3. BOE Expected to Raise Interest Rates by 25 Basis Points: 

Likewise, the Bank of England (BOE) is also expected to implement a 25 basis point rate hike in response to improving inflation data in the UK. This move is aimed at taming inflationary pressures and maintaining economic stability. The decision by the BOE can impact borrowing costs, consumer spending, and business investment, affecting the overall trajectory of the UK economy. 

4. RBNZ Interest Rate Decision: 

The Reserve Bank of New Zealand (RBNZ) will announce its interest rate decision in August. Investors will closely observe this decision to gauge the RBNZ’s stance on monetary policy and its outlook on the New Zealand economy. Any unexpected changes in interest rates or guidance from the central bank can lead to market volatility and trading opportunities. 

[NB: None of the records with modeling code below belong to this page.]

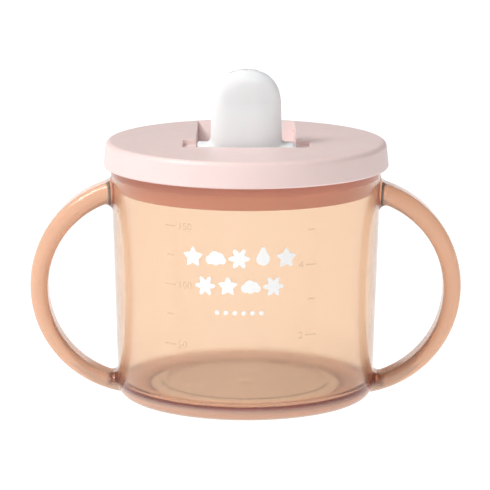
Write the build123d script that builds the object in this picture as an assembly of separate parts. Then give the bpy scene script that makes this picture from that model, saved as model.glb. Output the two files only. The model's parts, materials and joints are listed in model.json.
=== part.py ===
"""Two-handled sippy cup with a push-on lid and a spout that folds back into the lid.

Millimetres, +Z up. The origin is the centre of the cup's base, the handles lie along X, and the
drinker's side is -Y. The spout stands upright at rest and folds back towards +Y.
"""
import os
from math import sqrt

from build123d import *

# Cup
CUP_HEIGHT = 64.2          # base to rim
BASE_RADIUS = 33.0         # outside of the wall, carried down to the base
MOUTH_RADIUS = 34.9        # outside of the wall at the rim
WALL = 1.6
FLOOR = 2.5                # thickness of the floor
FOOT_RECESS = 0.8          # how far the floor's underside stands above the foot
FOOT_WIDTH = 5.0           # radial width of the flat foot ring
FOOT_EDGE = 2.6            # rounding between foot and wall
INSIDE_EDGE = 2.2          # rounding between floor and wall
RIM_EDGE = 0.6

# Handles: round loops, one on each side
HANDLE_REACH = 21.8        # wall to the outside of the loop
HANDLE_BAND = 4.5          # thickness of the loop in its own plane
HANDLE_DEPTH = 9.5         # width of the loop across its plane
HANDLE_EDGE = 2.1          # rounding of the loop's edges
HANDLE_TOP_GAP = 3.9       # lid skirt to the loop
HANDLE_FOOT_GAP = 0.9      # base to the loop
HANDLE_ROOT = 2.2          # fillet between loop and wall

# Lid cap
LID_OVERLAP = 4.4          # how far the skirt reaches down over the rim
DECK = 2.0                 # thickness of the lid's top
SKIRT_WALL = 1.5
SKIRT_CLEARANCE = 0.3      # cup wall to skirt
SKIRT_DRAFT = 0.7          # the cap is this much smaller in radius at its top
LID_EDGE = 1.5             # rounding of the top edge
RIM_CLEARANCE = 0.2        # cup rim to the underside of the deck

# Plug ring that seals inside the mouth
PLUG_DEPTH = 10.5          # rim down to the ring's lower edge
SEAL_DEPTH = 7.3           # rim down to the step below the sealing band
PLUG_STEP = 0.5            # the lead-in below the step is this much smaller in radius
PLUG_WALL = 1.5
SEAL_CLEARANCE = 0.12      # sealing band to the cup's inside

# Spout: a tongue on a drum
SPOUT_LENGTH = 24.3        # hinge axis to the tip
SPOUT_WIDTH = 18.6         # at the drum
SPOUT_TIP_RADIUS = 8.85    # of the round end, seen from the front
SPOUT_DEPTH = 10.0         # front to back at the drum
SPOUT_TIP_DEPTH = 6.4      # front to back of the round end
DRUM_RADIUS = 5.6
DRUM_PROUD = 0.5           # the drum's top stands this far above the lid
DRUM_EDGE = 0.6
HINGE_Y = -6.4             # the hinge axis lies this far in front of the cup's axis
DRUM_GAP = 0.3             # drum to its saddle
DRUM_END_GAP = 0.4         # drum's end to the slot's side
PIN_RADIUS = 1.9
PIN_LENGTH = 2.2           # length of a pin inside its bearing
PIN_CLEARANCE = 0.06       # radial
PIN_END_GAP = 0.3
PIN_CHAMFER = 0.35

# Drink channel
CHANNEL_WIDTH = 11.0
CHANNEL_DEPTH = 3.4
SIP_HOLE_RADIUS = 0.7
SIP_HOLE_PITCH = 3.2
SIP_HOLES = 3
PORT_RADIUS = 1.2          # holes in the saddle that feed the channel
PORT_PITCH = 3.6
PORTS = 3

# Slot in the lid, and the well under it
SLOT_WIDTH = 25.6
REAR_MARGIN = 4.3          # slot's rear edge to the lid's edge
RAMP_BLEND = 6.0           # rounding between the well's floor and the finger ramp
WELL_WALL = 1.5
POCKET_REACH = 3.35        # how far a hinge pocket reaches out beside the slot
POCKET_DEPTH = 1.3
POCKET_CORNER = 1.4
BEARING_DROP = 3.4         # hinge axis to the underside of a bearing block

# Heights and radii that follow
rim_z = CUP_HEIGHT
skirt_z = rim_z - LID_OVERLAP
deck_z = rim_z + RIM_CLEARANCE
lid_z = deck_z + DECK
plug_z = rim_z - PLUG_DEPTH
seal_z = rim_z - SEAL_DEPTH
floor_z = FOOT_RECESS + FLOOR
skirt_inner = MOUTH_RADIUS + SKIRT_CLEARANCE
skirt_outer = skirt_inner + SKIRT_WALL
cap_radius = skirt_outer - SKIRT_DRAFT
bay = DRUM_RADIUS + DRUM_GAP
hinge_z = lid_z + DRUM_PROUD - DRUM_RADIUS
tip_z = hinge_z + SPOUT_LENGTH - SPOUT_TIP_RADIUS    # centre of the spout's round end
slot_front = HINGE_Y - bay
slot_rear = cap_radius - REAR_MARGIN
well_floor_z = hinge_z - bay
drum_width = SLOT_WIDTH - 2 * DRUM_END_GAP


def wall_radius(z):
    """Outside radius of the tapered wall at a height."""
    return BASE_RADIUS + (MOUTH_RADIUS - BASE_RADIUS) * z / CUP_HEIGHT


seal_radius = wall_radius(seal_z) - WALL - SEAL_CLEARANCE


def spin(points):
    """Solid of revolution about Z from the corners of its half section, given as (radius, z)."""
    with BuildPart() as part:
        with BuildSketch(Plane.XZ):
            with BuildLine():
                Polyline(*points, close=True)
            make_face()
        revolve(axis=Axis.Z)
    return part.part


def rings(solid, radius, z, reach=0.2):
    """The circular edges of a turned solid at one radius and height."""
    found = [e for e in solid.edges() if abs(e.center().Z - z) < reach and abs(e.radius - radius) < reach]
    return found


def cup_outline():
    """The cup filled solid: what its outside encloses."""
    solid = spin([(0, 0), (BASE_RADIUS, 0), (MOUTH_RADIUS, CUP_HEIGHT), (0, CUP_HEIGHT)])
    return fillet(rings(solid, BASE_RADIUS, 0), FOOT_EDGE)


def cup_body():
    """Tapered wall on a floor that stands up inside a flat foot ring."""
    recess_radius = BASE_RADIUS - FOOT_EDGE - FOOT_WIDTH
    inside_radius = wall_radius(floor_z) - WALL
    inside = spin([(0, floor_z), (inside_radius, floor_z), (MOUTH_RADIUS - WALL, CUP_HEIGHT), (0, CUP_HEIGHT)])
    inside = fillet(rings(inside, inside_radius, floor_z), INSIDE_EDGE)
    recess = Pos(0, 0, FOOT_RECESS / 2) * Cone(recess_radius, recess_radius - FOOT_RECESS, FOOT_RECESS)
    body = cup_outline() - inside - recess
    rim = rings(body, MOUTH_RADIUS, rim_z) + rings(body, MOUTH_RADIUS - WALL, rim_z)
    return fillet(rim, RIM_EDGE)


def handle(side):
    """Round loop whose two ends run into the wall; side is +1 for right and -1 for left."""
    top = skirt_z - HANDLE_TOP_GAP
    half_chord = (top - HANDLE_FOOT_GAP) / 2
    middle_z = (top + HANDLE_FOOT_GAP) / 2
    radius = (half_chord**2 + HANDLE_REACH**2) / (2 * HANDLE_REACH)
    middle_x = wall_radius(middle_z) + HANDLE_REACH - radius
    section = Pos(middle_x + radius - HANDLE_BAND / 2, 0, middle_z) * RectangleRounded(
        HANDLE_BAND, HANDLE_DEPTH, HANDLE_EDGE
    )
    loop = revolve(section, Axis((middle_x, 0, middle_z), (0, 1, 0)), 360)
    outline = cup_outline()
    joined = outline + loop
    seam = [edge for edge in new_edges(outline, loop, combined=joined) if edge.geom_type != GeomType.LINE]
    loop = fillet(seam, HANDLE_ROOT) - outline
    return loop if side > 0 else mirror(loop, Plane.YZ)


def slot_profile(offset, top):
    """Side outline of the slot: straight front, round saddle, flat floor and a 45 degree finger ramp.

    offset grows the outline outwards by a wall; top is the height where it is cut off.
    """
    front = slot_front - offset
    low = well_floor_z - offset
    slope_foot = slot_rear - (lid_z - well_floor_z)
    slide = offset * sqrt(2) - offset
    corner = (slope_foot + slide, low)
    rear = (corner[0] + top - low, top)
    with BuildSketch(Plane.YZ) as sketch:
        with BuildLine():
            Line((front, top), (front, hinge_z))
            RadiusArc((front, hinge_z), (HINGE_Y, low), -(bay + offset))
            FilletPolyline((HINGE_Y, low), corner, rear, radius=RAMP_BLEND + offset)
            Line(rear, (front, top))
        make_face()
    return sketch.sketch


def slot_space(top):
    """The space inside the slot and well, up to a height."""
    return extrude(slot_profile(0, top), SLOT_WIDTH / 2, both=True)


def hinge_pockets(top):
    """Shallow pockets beside the slot, over the hinge pins."""
    length = 2 * bay
    width = SLOT_WIDTH + 2 * POCKET_REACH
    plan = Pos(0, HINGE_Y) * RectangleRounded(width, length, POCKET_CORNER)
    return Pos(0, 0, lid_z - POCKET_DEPTH) * extrude(plan, top - lid_z + POCKET_DEPTH)


def lid_cap():
    """Round cap: flat deck, rounded edge, and a skirt that slips over the cup's rim."""
    over = lid_z + DECK
    cap = spin([
        (0, deck_z), (skirt_inner, deck_z), (skirt_inner, skirt_z), (skirt_outer, skirt_z),
        (cap_radius, lid_z), (0, lid_z),
    ])
    cap = fillet(rings(cap, cap_radius, lid_z), LID_EDGE)
    return cap - slot_space(over) - hinge_pockets(over)


def well_block(top):
    """The well filled solid: what its outside encloses, with the bearing blocks for the pins."""
    trough = extrude(slot_profile(WELL_WALL, top), SLOT_WIDTH / 2 + WELL_WALL, both=True)
    height = top - hinge_z + BEARING_DROP
    bearings = Pos(0, HINGE_Y, top - height / 2) * Box(SLOT_WIDTH + 2 * POCKET_REACH, 2 * bay, height)
    return trough + bearings


def plug_ring():
    """Ring that hangs from the deck and seals in the mouth; the well passes through its top at the rear."""
    inner = seal_radius - PLUG_WALL
    lead = seal_radius - PLUG_STEP
    ring = spin([
        (inner, plug_z), (lead, plug_z), (lead, seal_z), (seal_radius, seal_z + PLUG_STEP),
        (seal_radius, deck_z), (inner, deck_z),
    ])
    return ring - well_block(deck_z)


def spout_well():
    """Trough under the slot: the drum's saddle, a floor for the folded spout and a finger ramp."""
    well = well_block(deck_z) & (Pos(0, 0, lid_z / 2) * Cylinder(seal_radius, lid_z))
    well -= slot_space(lid_z)
    bore_length = SLOT_WIDTH + 2 * (PIN_LENGTH + PIN_END_GAP)
    bore = Pos(0, HINGE_Y, hinge_z) * Rot(0, 90, 0) * Cylinder(PIN_RADIUS + PIN_CLEARANCE, bore_length)
    well -= bore
    for index in range(PORTS):
        x = (index - (PORTS - 1) / 2) * PORT_PITCH
        well -= Pos(x, HINGE_Y, well_floor_z) * Cylinder(PORT_RADIUS, 4 * WELL_WALL)
    return well


def round_end():
    """Disc about Y with a full-round edge; its upper half closes the spout."""
    half = SPOUT_TIP_DEPTH / 2
    edge = SPOUT_TIP_RADIUS - half
    with BuildPart() as part:
        with BuildSketch():
            with BuildLine():
                Line((0, -half), (edge, -half))
                ThreePointArc((edge, -half), (SPOUT_TIP_RADIUS, 0), (edge, half))
                Line((edge, half), (0, half))
                Line((0, half), (0, -half))
            make_face()
        revolve(axis=Axis.Y)
    return part.part


def tongue():
    """Spout without its drum: full-round sides that taper up into the round end."""
    base = Pos(0, 0, hinge_z) * SlotOverall(SPOUT_WIDTH, SPOUT_DEPTH)
    shoulder = Pos(0, 0, tip_z) * SlotOverall(2 * SPOUT_TIP_RADIUS, SPOUT_TIP_DEPTH)
    stem = loft([base, shoulder], ruled=True)
    return Pos(0, HINGE_Y, 0) * (stem + Pos(0, 0, tip_z) * round_end())


def drink_channel():
    """Flat channel from the drum's underside to a round end, with the sip holes above it."""
    length = tip_z - hinge_z + 2 * DRUM_RADIUS
    channel = Pos(0, 0, tip_z - length / 2) * Box(CHANNEL_WIDTH, CHANNEL_DEPTH, length)
    channel += Pos(0, 0, tip_z) * Rot(90, 0, 0) * Cylinder(CHANNEL_WIDTH / 2, CHANNEL_DEPTH)
    for index in range(SIP_HOLES):
        x = (index - (SIP_HOLES - 1) / 2) * SIP_HOLE_PITCH
        channel += Pos(x, 0, tip_z + SPOUT_TIP_RADIUS) * Cylinder(SIP_HOLE_RADIUS, SPOUT_TIP_RADIUS)
    return Pos(0, HINGE_Y, 0) * channel


def spout():
    """Tongue and drum in one, hollowed by the drink channel."""
    drum = Pos(0, HINGE_Y, hinge_z) * Rot(0, 90, 0) * Cylinder(DRUM_RADIUS, drum_width)
    drum = fillet(drum.edges().filter_by(GeomType.CIRCLE), DRUM_EDGE)
    return tongue() + drum - drink_channel()


def hinge_pin(side):
    """Stub on the drum's end that turns in the well's bearing."""
    length = DRUM_END_GAP + PIN_LENGTH
    pin = Rot(0, 90, 0) * Cylinder(PIN_RADIUS, length)
    pin = chamfer(pin.faces().sort_by(Axis.X)[-1].edges(), PIN_CHAMFER)
    pin = Pos(drum_width / 2 + length / 2, HINGE_Y, hinge_z) * pin
    return pin if side > 0 else mirror(pin, Plane.YZ)


nodes = {
    "cup_body": cup_body(),
    "left_handle": handle(-1),
    "right_handle": handle(1),
    "lid_cap": lid_cap(),
    "plug_ring": plug_ring(),
    "spout_well": spout_well(),
    "spout": spout(),
    "left_hinge_pin": hinge_pin(-1),
    "right_hinge_pin": hinge_pin(1),
}

os.makedirs("parts", exist_ok=True)
for name, solid in nodes.items():
    export_step(solid, f"parts/{name}.step")
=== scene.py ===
"""Two-handled sippy cup with a push-on lid and a fold-back spout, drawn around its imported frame.

Metres, +Z up. The handles lie along X, and the drinker's side is -Y.
"""
import json

import bmesh
import bpy
import numpy as np
from bpy.props import FloatProperty, FloatVectorProperty, PointerProperty
from mathutils import Matrix, Quaternion, Vector


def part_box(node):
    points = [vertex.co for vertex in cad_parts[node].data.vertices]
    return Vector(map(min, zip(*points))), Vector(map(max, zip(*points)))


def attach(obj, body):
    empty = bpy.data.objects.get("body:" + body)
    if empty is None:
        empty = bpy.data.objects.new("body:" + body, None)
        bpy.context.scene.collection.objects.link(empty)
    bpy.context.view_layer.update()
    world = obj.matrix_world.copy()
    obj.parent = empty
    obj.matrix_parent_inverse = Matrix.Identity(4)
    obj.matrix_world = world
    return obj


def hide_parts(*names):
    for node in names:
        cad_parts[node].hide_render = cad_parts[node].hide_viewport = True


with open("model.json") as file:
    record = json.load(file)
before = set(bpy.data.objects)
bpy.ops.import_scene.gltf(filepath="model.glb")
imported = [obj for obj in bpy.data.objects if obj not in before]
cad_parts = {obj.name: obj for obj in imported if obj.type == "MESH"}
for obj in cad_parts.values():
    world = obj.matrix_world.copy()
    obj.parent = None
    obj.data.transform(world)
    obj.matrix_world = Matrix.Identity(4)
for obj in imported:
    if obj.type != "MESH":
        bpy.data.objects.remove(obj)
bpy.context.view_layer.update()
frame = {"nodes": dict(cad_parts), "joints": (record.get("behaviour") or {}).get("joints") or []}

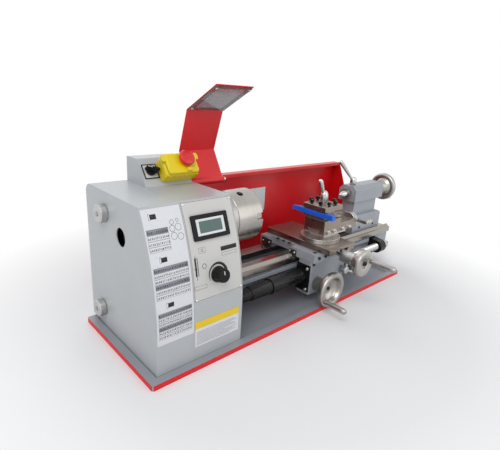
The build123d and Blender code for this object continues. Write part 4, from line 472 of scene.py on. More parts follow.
# %% [markdown]
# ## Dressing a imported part
#
# Most parts already have the right shape, but their edges are knife sharp. On the real machine
# every edge is broken by paint, casting or a file, and that thin line of light is what makes
# metal look like metal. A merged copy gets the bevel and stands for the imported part.

# %% Dressing helper
def dressed(node, material, edge=0.6):
    """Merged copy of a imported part, its flat triangles joined, with a bevel of the given width
    in millimetres."""
    work = bmesh.new()
    work.from_mesh(NODES[node].data)
    bmesh.ops.remove_doubles(work, verts=work.verts, dist=0.001 * MM)
    bmesh.ops.dissolve_limit(
        work, angle_limit=math.radians(0.4), verts=work.verts, edges=work.edges,
    )
    work.verts.ensure_lookup_table()
    points = np.array([vertex.co for vertex in work.verts]) / MM
    faces = [[vertex.index for vertex in face.verts] for face in work.faces]
    work.free()
    body = NODES[node]["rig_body"]
    return build(
        node + "_piece", body, material, (points, faces), (node,), edge, outward=False,
    )


def painted(slot, material, *nodes):
    """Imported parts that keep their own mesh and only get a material."""
    for node in nodes:
        NODES[node].data.materials.clear()
        NODES[node].data.materials.append(material)


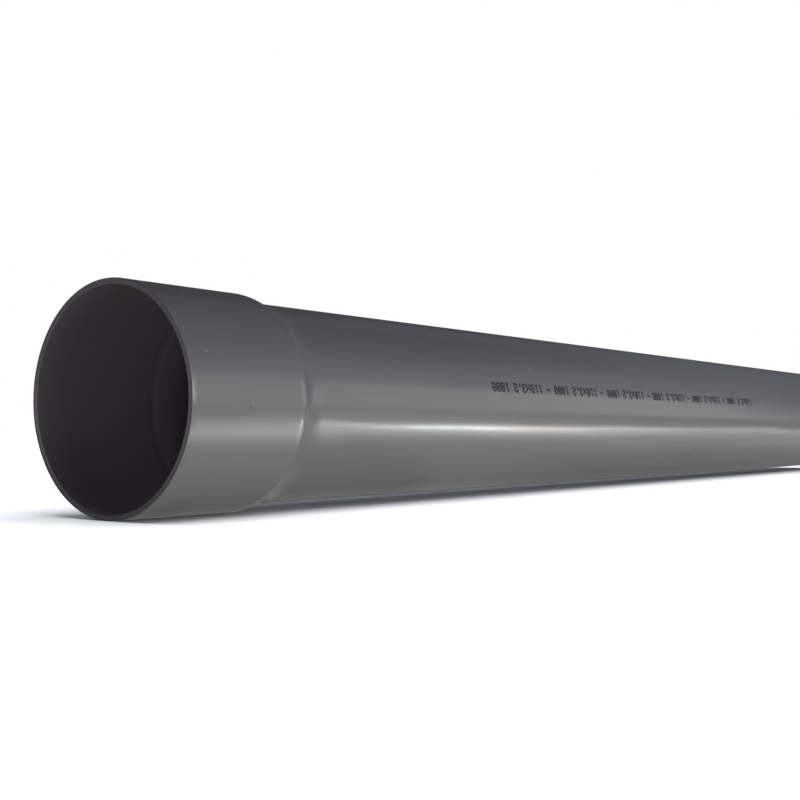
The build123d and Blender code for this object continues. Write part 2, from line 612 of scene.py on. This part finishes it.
def faces_of_drop():
    """Corner numbers of one drop's triangles: a fan round each pole, and two in each quad."""
    around = np.arange(DROP_SIDES)
    beside = (around + 1) % DROP_SIDES
    last_ring = 1 + (DROP_RINGS - 1) * DROP_SIDES
    under_pole = 1 + DROP_RINGS * DROP_SIDES
    top = points_at(0, 1 + around, 1 + beside)
    bottom = points_at(last_ring + around, under_pole, last_ring + beside)
    sides = 1 + quads_of_grid(DROP_RINGS, DROP_SIDES, False, True)
    return np.concatenate([top, bottom, sides[:, [0, 1, 2]], sides[:, [0, 2, 3]]])


ink_points = drops_of_ink(dot_x, dot_angle, dot_size)
first_point = np.arange(len(dot_x))[:, None, None] * ink_points.shape[1]
printed = mesh_piece("printed_size", ink_points, (faces_of_drop() + first_point).reshape(-1, 3))
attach(printed, "root")

# %% [markdown]
# ## The ink
#
# Jet ink dries matt and nearly black, thin enough at its edges to let some grey through. A fine
# noise makes some drops greyer than others.

# %% Mix the ink
THICK_INK = (0.004, 0.004, 0.005, 1)
THIN_INK = (0.012, 0.012, 0.014, 1)

ink = bpy.data.materials.new("black_jet_ink")
tree = emptied(ink)
thinness = ranged(tree, noise(tree, (260, 700, 700), roughness=0.6), 0.35, 0.7)
dried = bumped(tree, noise(tree, (2500, 2500, 2500)), 0.3, 0.02 * MM)
shown(tree, node(tree, "BsdfPrincipled", {
    "Base Color": blended(tree, thinness, THICK_INK, THIN_INK), "Roughness": 0.6, "Normal": dried,
    "IOR": 1.45}))
printed.data.materials.append(ink)

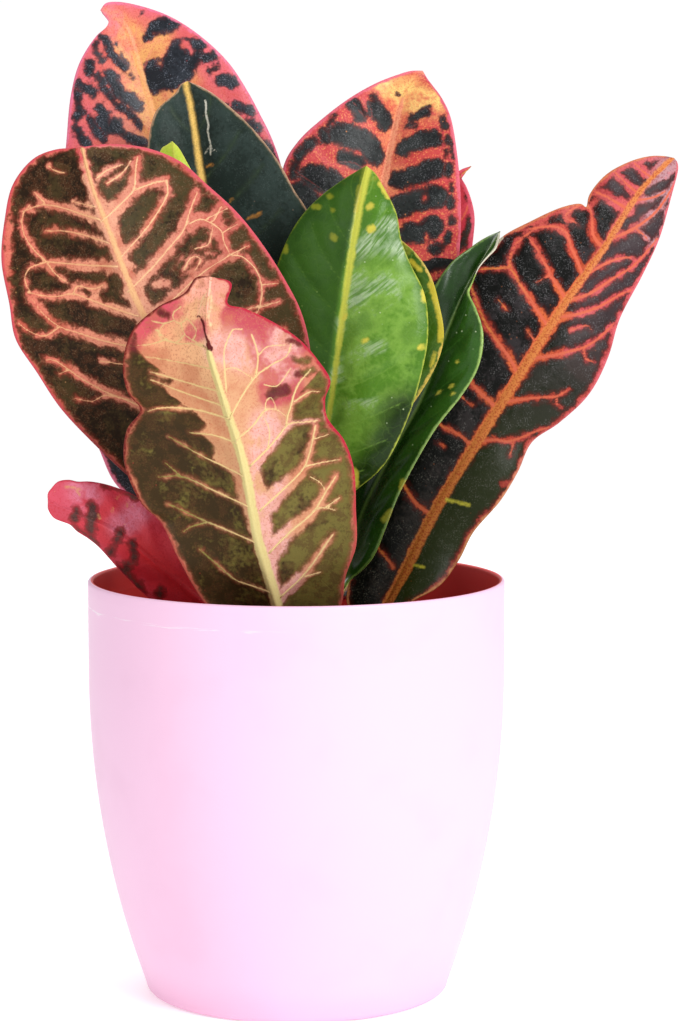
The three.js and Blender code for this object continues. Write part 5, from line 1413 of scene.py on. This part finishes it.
# Pot: a profile turned round the middle, radius = rim - taper * (share of height below the straight
# part) ** power outside, with a rounded foot and lip, and drain holes cut through its floor.
pot = {
    "height": 120.0, "radius": 60.0, "taper": 16.9, "taperTop": 95.0, "taperPower": 2.09, "corner": 2.5,
    "wall": 1.8, "floor": 2.5, "lip": 1.6, "lipFrom": 4.0, "lipFade": 4.0, "sides": 192, "rows": 40,
    "lipRows": 8, "bowlRows": 5, "middle": 0.01, "sharpAngle": 35, "drainRadius": 4.0, "drainRing": 24.0,
    "drainCount": 4, "drainSides": 32, "drainBelow": 2.0, "outside": paint(244, 200, 228),
    "foot": paint(243, 186, 216), "inside": paint(246, 74, 72), "insideShade": paint(226, 46, 46),
    "scuff": paint(255, 240, 250), "grime": paint(236, 190, 218), "lump": (26, 3), "grain": (0.6, 2),
    "streak": (9, 3), "streakScale": (1.0, 1.0, 14.0), "footEdge": (3.0, 16.0), "footWander": 8,
    "footShare": 0.8, "grimeEdge": (0.5, 0.75), "grimeShare": 0.35, "scuffHeight": 113.0,
    "scuffWander": 1.6, "scuffHalf": (0.1, 0.45), "scuffGaps": (0.42, 0.6), "scuffEnd": (-22.0, 2.0),
    "scuffShare": 0.8, "insideTop": 118, "insideEdge": (4.0, 26.0), "insideWander": 6,
    "insideMark": (0.35, 0.65), "rough": 0.42, "roughSpread": 0.1, "scuffGloss": 0.05, "grainRelief": 0.5,
    "lumpRelief": 0.6, "bump": 0.05, "specular": 0.4,
}


def potOutside(height):
    below = np.clip((pot["taperTop"] - height) / pot["taperTop"], 0, 1)
    return pot["radius"] - pot["taper"] * below ** pot["taperPower"]


# (radius, height) rings from the middle of the underside, up the outside, over the lip and down inside
def potProfile():
    corner, floor, half = pot["corner"], pot["floor"], pot["lip"] / 2
    lipMiddle = pot["height"] - half
    foot = potOutside(corner) - corner
    turn = np.linspace(0, np.pi / 2, pot["lipRows"])
    rounded = np.stack([foot + corner * np.sin(turn), corner * (1 - np.cos(turn))], axis=-1)
    heights = np.linspace(corner, lipMiddle, pot["rows"])[1:]
    outside = np.stack([potOutside(heights), heights], axis=-1)
    over = np.linspace(0, np.pi, pot["lipRows"] + 2)[1:-1]
    lip = np.stack([pot["radius"] - half + half * np.cos(over), lipMiddle + half * np.sin(over)], axis=-1)
    down = np.linspace(lipMiddle, floor + corner, pot["rows"])
    thinner = smooth((pot["height"] - pot["lipFrom"] - down) / pot["lipFade"])
    wall = pot["lip"] + (pot["wall"] - pot["lip"]) * thinner
    inside = np.stack([potOutside(down) - wall, down], axis=-1)
    low = potOutside(floor) - pot["wall"] - corner
    bend = np.linspace(np.pi / 2, np.pi, pot["bowlRows"])[1:]
    bowl = np.stack([low + corner * np.sin(bend), floor + corner * (1 + np.cos(bend))], axis=-1)
    under = [[pot["middle"], 0], [foot / 2, 0]]
    bottom = [[low / 2, floor], [pot["middle"], floor]]
    insideFrom = len(under) + len(rounded) + len(outside) + len(lip) // 2
    return np.vstack([under, rounded, outside, lip, inside, bowl, bottom]), insideFrom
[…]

Looking ahead to the entire month of August, the focus will remain on the US Non-Farm Payrolls (NFP) report and ISM business surveys. These indicators will provide insights into the health of the US economy, particularly in the manufacturing sector, and could impact the Federal Reserve’s future monetary policy decisions. 

Furthermore, the interest rate hikes expected from the Bank of England, Reserve Bank of Australia, and the Reserve Bank of New Zealand will be closely scrutinized. We will assess the extent of these rate increases and the central banks’ outlook on inflation and economic growth. 

In addition to the developed markets’ central bank decisions and employment data in the US, there will be significant attention on key economic indicators in Europe. GDP and inflation data releases will be closely watched, as they can provide crucial insights into the economic recovery in the eurozone. 

Overall, market sentiment remains cautious as we keep a close eye on various economic indicators and central bank actions. These events and data releases have the potential to impact financial markets significantly, and prudent investors will stay vigilant to adjust their strategies accordingly in response to changing market conditions.